Records that describe objects
● ● ● ● ●

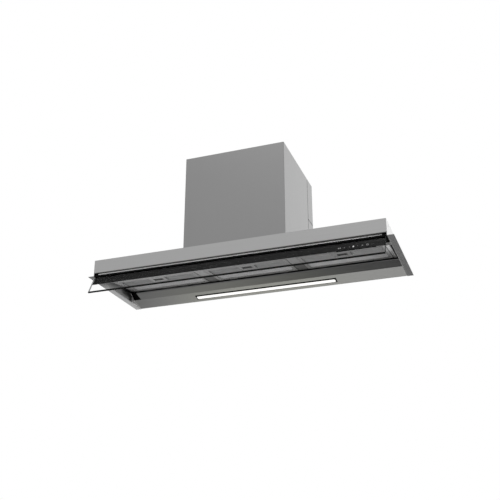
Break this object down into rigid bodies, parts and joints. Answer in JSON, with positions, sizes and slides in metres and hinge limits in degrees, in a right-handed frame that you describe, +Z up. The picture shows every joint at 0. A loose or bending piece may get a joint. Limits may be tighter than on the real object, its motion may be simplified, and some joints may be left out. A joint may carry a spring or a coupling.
{
  "type": "built-in range hood",
  "caption": "Built-in canopy range hood with a tall motor housing, side flanges, a folding glass visor, drop-down grease filters and a long light.",
  "frame": {"origin": "centre of the four fixing holes, on the top face of the canopy", "axes": "+X to the right seen from the front, +Y to the wall, +Z up"},
  "size_m": [0.898, 0.3366, 0.4459],
  "materials": {
    "satin_steel": "satin brushed",
    "housing_steel": "satin, plain",
    "dark_steel": "satin, dark",
    "zinc_sheet": "zinc coated sheet",
    "bright_steel": "bright",
    "aluminium": "satin anodised",
    "filter_frame": "satin anodised",
    "filter_mesh": "expanded sheet",
    "black_plastic": "matt black",
    "black_rubber": "matt black",
    "black_print": "fired black layer",
    "clear_glass": "clear, polished edges",
    "opal": "opal diffuser",
    "board": "white board",
    "pale_plastic": "moulded",
    "motor_metal": "painted"
  },
  "bodies": {
    "canopy": {"top_plate": "zinc_sheet", "left_end_panel": "satin_steel", "right_end_panel": "satin_steel", "back_panel": "zinc_sheet", "front_fascia": "satin_steel", "front_pan": "black_plastic", "filter_front_rail": "satin_steel", "light_panel": "satin_steel", "left_divider": "dark_steel", "right_divider": "dark_steel", "left_end_deflector": "satin_steel", "right_end_deflector": "satin_steel", "left_hinge_bracket": "black_plastic", "right_hinge_bracket": "black_plastic", "panel_rivets": "bright_steel", "led_channel": "aluminium", "led_board": "board", "light_bezel": "black_plastic", "led_diffuser": "opal", "led_driver": "pale_plastic", "housing_front_wrap": "housing_steel", "housing_rear_cover": "housing_steel", "housing_service_cover": "housing_steel", "housing_top_plate": "zinc_sheet", "housing_screws": "bright_steel", "scroll_wrap": "zinc_sheet", "left_scroll_cheek": "zinc_sheet", "right_scroll_cheek": "zinc_sheet", "motor_body": "motor_metal", "motor_bracket": "zinc_sheet", "motor_bushes": "black_rubber", "capacitor": "pale_plastic", "control_box": "pale_plastic", "control_box_lid": "pale_plastic", "terminal_block": "pale_plastic", "mains_gland": "black_plastic", "outlet_collar": "black_plastic", "flap_pin": "bright_steel"},
    "visor": {"visor_rail": "aluminium", "visor_carrier": "black_plastic", "visor_glass": "clear_glass", "visor_band": "black_print", "touch_module": "black_plastic", "visor_edge_trim": "black_rubber", "left_visor_cap": "black_plastic", "right_visor_cap": "black_plastic", "visor_pins": "bright_steel"},
    "fan": {"impeller": "black_plastic", "impeller_shaft": "bright_steel"},
    "front_flap": {"front_flap": "zinc_sheet"},
    "rear_flap": {"rear_flap": "zinc_sheet"},
    "left_filter": {"left_filter_frame": "filter_frame", "left_filter_mesh": "filter_mesh"},
    "left_latch": {"left_filter_latch": "black_plastic"},
    "centre_filter": {"centre_filter_frame": "filter_frame", "centre_filter_mesh": "filter_mesh"},
    "centre_latch": {"centre_filter_latch": "black_plastic"},
    "right_filter": {"right_filter_frame": "filter_frame", "right_filter_mesh": "filter_mesh"},
    "right_latch": {"right_filter_latch": "black_plastic"}
  },
  "joints": [
    {"name": "visor_tilt", "type": "hinge", "parent": "canopy", "child": "visor", "pos_m": [0, -0.1475, -0.0441], "axis": [1, 0, 0], "range_deg": [0, 117]},
    {"name": "fan_spin", "type": "hinge", "parent": "canopy", "child": "fan", "pos_m": [0, -0.0395, 0.14], "axis": [1, 0, 0], "continuous": true},
    {"name": "front_flap_swing", "type": "hinge", "parent": "canopy", "child": "front_flap", "pos_m": [0, 0.02985, 0.3145], "axis": [-1, 0, 0], "range_deg": [0, 80]},
    {"name": "rear_flap_swing", "type": "hinge", "parent": "canopy", "child": "rear_flap", "pos_m": [0, 0.02985, 0.3145], "axis": [1, 0, 0], "range_deg": [0, 80]},
    {"name": "left_filter_drop", "type": "hinge", "parent": "canopy", "child": "left_filter", "pos_m": [-0.28233, 0.0695, -0.0212], "axis": [1, 0, 0], "range_deg": [0, 60]},
    {"name": "left_latch_pull", "type": "slide", "parent": "left_filter", "child": "left_latch", "axis": [0, 0.993, 0.1177], "range_m": [0, 0.006], "stiffness_N_per_m": 250, "springref_m": -0.004},
    {"name": "centre_filter_drop", "type": "hinge", "parent": "canopy", "child": "centre_filter", "pos_m": [0, 0.0695, -0.0212], "axis": [1, 0, 0], "range_deg": [0, 60]},
    {"name": "centre_latch_pull", "type": "slide", "parent": "centre_filter", "child": "centre_latch", "axis": [0, 0.993, 0.1177], "range_m": [0, 0.006], "stiffness_N_per_m": 250, "springref_m": -0.004},
    {"name": "right_filter_drop", "type": "hinge", "parent": "canopy", "child": "right_filter", "pos_m": [0.28233, 0.0695, -0.0212], "axis": [1, 0, 0], "range_deg": [0, 60]},
    {"name": "right_latch_pull", "type": "slide", "parent": "right_filter", "child": "right_latch", "axis": [0, 0.993, 0.1177], "range_m": [0, 0.006], "stiffness_N_per_m": 250, "springref_m": -0.004}
  ]
}
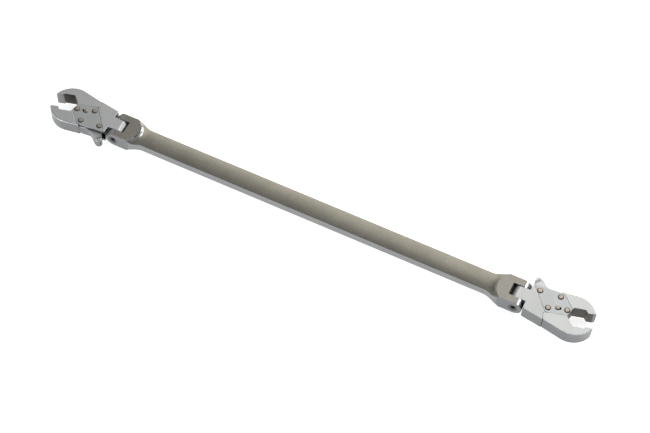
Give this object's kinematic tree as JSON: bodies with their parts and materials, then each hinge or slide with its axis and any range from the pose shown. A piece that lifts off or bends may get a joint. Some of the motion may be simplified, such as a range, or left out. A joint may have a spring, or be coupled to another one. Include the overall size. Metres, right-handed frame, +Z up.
{
  "type": "ratchet wrench",
  "caption": "Long double-ended flex-head line wrench: a flat bar with a forked end at each side, each holding a pivoting open jaw head with a spring-loaded moving jaw.",
  "frame": {"origin": "middle of the handle, on its mid-plane, halfway between the two flex screws", "axes": "+X along the handle towards the right-hand head, +Y across it, +Z up out of the cover plates; the left-hand head is the right-hand head turned half a turn about Z"},
  "size_m": [0.4112, 0.0362, 0.0118],
  "materials": {
    "handle_steel": "satin, grained crowned faces with polished sides",
    "head_steel": "satin",
    "cover_steel": "satin",
    "jaw_steel": "satin",
    "rivet_steel": "bright, warm",
    "screw_steel": "dark satin",
    "plunger_steel": "polished",
    "spring_steel": "drawn wire"
  },
  "bodies": {
    "handle": {"handle": "handle_steel", "left_flex_screw": "screw_steel", "left_plunger": "plunger_steel", "left_plunger_spring": "spring_steel", "right_flex_screw": "screw_steel", "right_plunger": "plunger_steel", "right_plunger_spring": "spring_steel"},
    "left_head": {"left_head_body": "head_steel", "left_cover_plate": "cover_steel", "left_fixed_jaw": "jaw_steel", "left_pivot_rivet": "rivet_steel", "left_stop_rivet": "rivet_steel", "left_jaw_rivets": "rivet_steel", "left_return_spring": "spring_steel"},
    "left_moving_jaw": {"left_moving_jaw": "jaw_steel", "left_guide_pin": "rivet_steel"},
    "right_head": {"right_head_body": "head_steel", "right_cover_plate": "cover_steel", "right_fixed_jaw": "jaw_steel", "right_pivot_rivet": "rivet_steel", "right_stop_rivet": "rivet_steel", "right_jaw_rivets": "rivet_steel", "right_return_spring": "spring_steel"},
    "right_moving_jaw": {"right_moving_jaw": "jaw_steel", "right_guide_pin": "rivet_steel"}
  },
  "joints": [
    {"name": "left_flex", "type": "hinge", "parent": "handle", "child": "left_head", "pos_m": [-0.152, 0, 0], "axis": [0, 1, 0], "range_deg": [-90, 90]},
    {"name": "left_jaw", "type": "hinge", "parent": "left_head", "child": "left_moving_jaw", "pos_m": [-0.1782, -0.0087, 0], "axis": [0, 0, 1], "range_deg": [0, 8], "stiffness_Nm_per_rad": 0.5, "springref_deg": -14.32, "deforming": ["left_return_spring"]},
    {"name": "right_flex", "type": "hinge", "parent": "handle", "child": "right_head", "pos_m": [0.152, 0, 0], "axis": [0, -1, 0], "range_deg": [-90, 90]},
    {"name": "right_jaw", "type": "hinge", "parent": "right_head", "child": "right_moving_jaw", "pos_m": [0.1782, 0.0087, 0], "axis": [0, 0, 1], "range_deg": [0, 8], "stiffness_Nm_per_rad": 0.5, "springref_deg": -14.32, "deforming": ["right_return_spring"]}
  ]
}
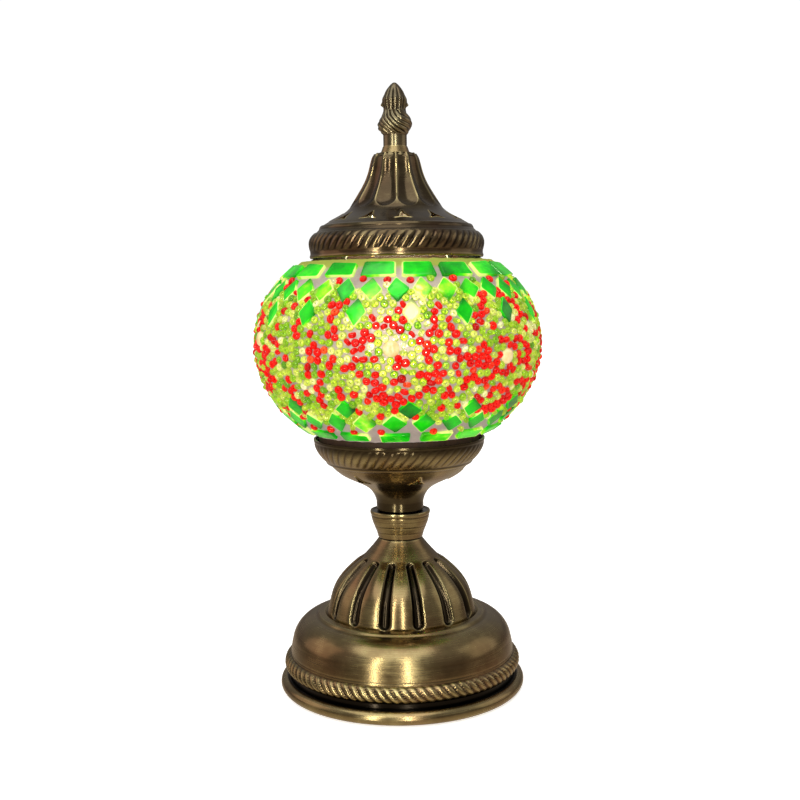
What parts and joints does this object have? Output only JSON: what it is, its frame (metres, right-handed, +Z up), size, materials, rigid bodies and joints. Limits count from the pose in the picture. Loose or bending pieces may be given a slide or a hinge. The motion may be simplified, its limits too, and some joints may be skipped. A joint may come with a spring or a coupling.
{
  "type": "mosaic glass table lamp",
  "caption": "Small table lamp: a round glass globe set with green cut-glass tiles and seed beads, held between an antique bronze foot and a pierced, fluted cap with a screw-on bud finial.",
  "frame": {"origin": "middle of the felt pad's underside, on the lamp's axis", "axes": "+Z up along the lamp's axis, -Y is the front, +Y the back, where the cord inlet is, +X to the right seen from the front"},
  "size_m": [0.1194, 0.1194, 0.2524],
  "materials": {
    "felt": "short green-black felt",
    "antique_brass": "brushed antique bronze plating with dark hollows",
    "bright_brass": "polished",
    "black_rubber": "matt",
    "zinc_steel": "zinc plated",
    "black_phenolic": "moulded",
    "socket_brass": "plain",
    "solder": "dull solder",
    "bulb_metal": "nickel plated",
    "bulb_glass": "frosted, lit",
    "bulb_stem_glass": "clear",
    "filament": "lit",
    "clear_glass": "clear, blown",
    "grout": "pale plaster, slightly translucent",
    "lime_beads": "clear yellow-green seed beads",
    "red_beads": "red seed beads",
    "cream_beads": "glazed",
    "green_tiles": "cut stained glass with darker edges"
  },
  "bodies": {
    "stand": {"felt_pad": "felt", "foot_ring": "antique_brass", "base_bell": "antique_brass", "cord_grommet": "black_rubber", "base_dome": "antique_brass", "neck_collar": "antique_brass", "lamp_pipe": "zinc_steel", "base_washer": "zinc_steel", "pipe_nuts": "zinc_steel", "lower_cup": "antique_brass", "seat_ring": "black_rubber", "harp": "zinc_steel", "finial_stud": "zinc_steel", "stud_nuts": "zinc_steel", "socket_body": "black_phenolic", "screw_shell": "socket_brass", "socket_contact": "socket_brass", "terminal_screws": "zinc_steel"},
    "bulb_carrier": {"bulb_contact": "solder"},
    "bulb": {"bulb_insulator": "black_phenolic", "bulb_base": "bulb_metal", "bulb_glass": "bulb_glass", "bulb_stem": "bulb_stem_glass", "bulb_filaments": "filament"},
    "globe": {"glass_globe": "clear_glass", "grout_layer": "grout", "bead_layer": "lime_beads", "centre_beads": "cream_beads", "top_rim_tiles": "green_tiles", "upper_diamonds": "green_tiles", "upper_points": "green_tiles", "lower_points": "green_tiles", "lower_diamonds": "green_tiles", "bottom_rim_tiles": "green_tiles"},
    "cap": {"top_cap": "antique_brass", "cap_seal": "black_rubber"},
    "finial_carrier": {"finial_washer": "bright_brass"},
    "finial": {"finial": "antique_brass"}
  },
  "joints": [
    {"name": "bulb_rise", "type": "slide", "parent": "stand", "child": "bulb_carrier", "axis": [0, 0, 1], "range_m": [0, 0.017]},
    {"name": "bulb_turn", "type": "hinge", "parent": "bulb_carrier", "child": "bulb", "pos_m": [0, 0, 0.116], "axis": [0, 0, 1], "range_deg": [0, 2160]},
    {"name": "globe_lift", "type": "slide", "parent": "stand", "child": "globe", "axis": [0, 0, 1], "range_m": [0, 0.13]},
    {"name": "cap_lift", "type": "slide", "parent": "globe", "child": "cap", "axis": [0, 0, 1], "range_m": [0, 0.06]},
    {"name": "finial_rise", "type": "slide", "parent": "cap", "child": "finial_carrier", "axis": [0, 0, 1], "range_m": [0, 0.008]},
    {"name": "finial_turn", "type": "hinge", "parent": "finial_carrier", "child": "finial", "pos_m": [0, 0, 0.23], "axis": [0, 0, 1], "range_deg": [0, 2880]}
  ],
  "couplings": [
    {"joint": "bulb_rise", "follows": "bulb_turn", "m_per_rad": 0.00045041},
    {"joint": "finial_rise", "follows": "finial_turn", "m_per_rad": 0.00015915}
  ]
}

● ● ● ● ●

◆ Task goal
Copy every line in the entries above that has the string "rigid" in it.

◆ Result of this exercise
Break this object down into rigid bodies, parts and joints. Answer in JSON, with positions, sizes and slides in metres and hinge limits in degrees, in a right-handed frame that you describe, +Z up. The picture shows every joint at 0. A loose or bending piece may get a joint. Limits may be tighter than on the real object, its motion may be simplified, and some joints may be left out. A joint may carry a spring or a coupling.
What parts and joints does this object have? Output only JSON: what it is, its frame (metres, right-handed, +Z up), size, materials, rigid bodies and joints. Limits count from the pose in the picture. Loose or bending pieces may be given a slide or a hinge. The motion may be simplified, its limits too, and some joints may be skipped. A joint may come with a spring or a coupling.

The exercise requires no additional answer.